Across the street my Grandmother’s Magee grandparents (originally from Nova Scotia) owned the grocery store. She had several Dean uncles who also lived in Oak Grove and taught the French horn and the bassoon. Her father owned a legal stationery business in Boston and was an official in the American Legion. My Grandfather Osgood had a sister, Jessie, who never married and was an accountant with the New England Confectionary Company (NECCO) at its main Cambridge office. His other sister, Mollie, married the Chief Engineer of the New Haven railroad and I saw a lot of her when I attended college.
The amazing thing about all of these relatives is that they were uniformly long-lived and I got to know a large number of them. Indeed, we lived with them in series during the summer in an old cottage in Rockport, Massachusetts, which the family still owns. My great aunts and uncles and my great-grandmother (called “Aunt Emma”) would visit the house while my family was staying there (my parents and my brother and sister). We would be there with my Osgood grandparents, my father’s disabled brother, and a kaleidoscope of these relatives.

I can’t imagine a better education as I grew up. They were all different and interesting. Living with my disabled uncle was a seminal experience in my life because I learned about living with someone of different abilities, and I also saw my grandmother dedicate herself to seeing that my uncle had every chance to live a good life, a dedication that literally lasted until the minute she died in a Boston hospital many years later.

My Russell grandparents came to live eventually in Methuen, Massachusetts and were different but just as interesting. My grandfather was a learned and literary-minded Presbyterian minister. He was a wonderful figure matched only by his wife, my Grandmother Russell, who spoke English with a heavy Gaelic brogue. She had a feisty disposition and was a master of the house and the family. My grandfather was intellectual and not practically minded. I remember my grandmother even managing her death (at home) of cervical cancer and then the void after she died. She had a large coterie of brothers and sisters that left my mother and my siblings and me with a number of Scottish (and Pennsylvanian) cousins. She loved Zane Grey westerns and tried very hard to escape the role of being the minister’s wife. She was a superb Scottish cook and everything I know about budget management I learned from her and from my other grandmother, Helen Osgood, a smart manager and investor.

This could go on and on but I will finish with one other aspect of my family. My mother had two brothers and a sister and we would occasionally see their children (my Russell cousins).
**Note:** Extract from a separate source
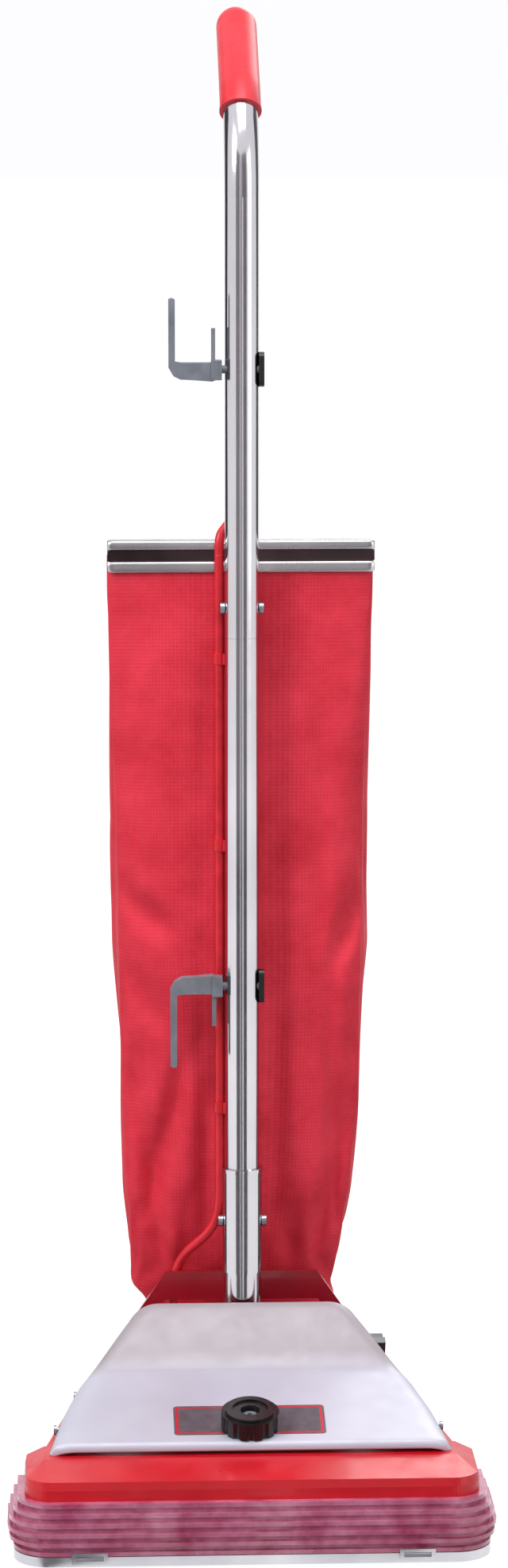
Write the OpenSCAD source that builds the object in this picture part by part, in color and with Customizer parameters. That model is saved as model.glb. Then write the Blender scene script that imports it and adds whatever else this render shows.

More important in terms of contact, my father had a second brother who had five children and a wife from the South, my Aunt Mary. While my older relatives would come to visit for relatively short periods of time (one week or so), my Osgood cousins, Joy, Susan, Helen, Bobby and Tommy, would come for a month and stay in a nearby cottage.

There were, no doubt, tensions in all of this family proximity but my cousins were a tremendously important aspect of our family life. Tommy and Bobby both died tragically while young but my brother, sister and I still occasionally see my three other cousins, Joy, Susan, and Helen, and visiting with them is a way that all of the memories of our growing up with the wonderful aspects and the hard lessons about death and sadness can be recalled gently.

So, while life in the 1950’s certainly had its negative aspects, in my case it was not a life of isolated nuclear families.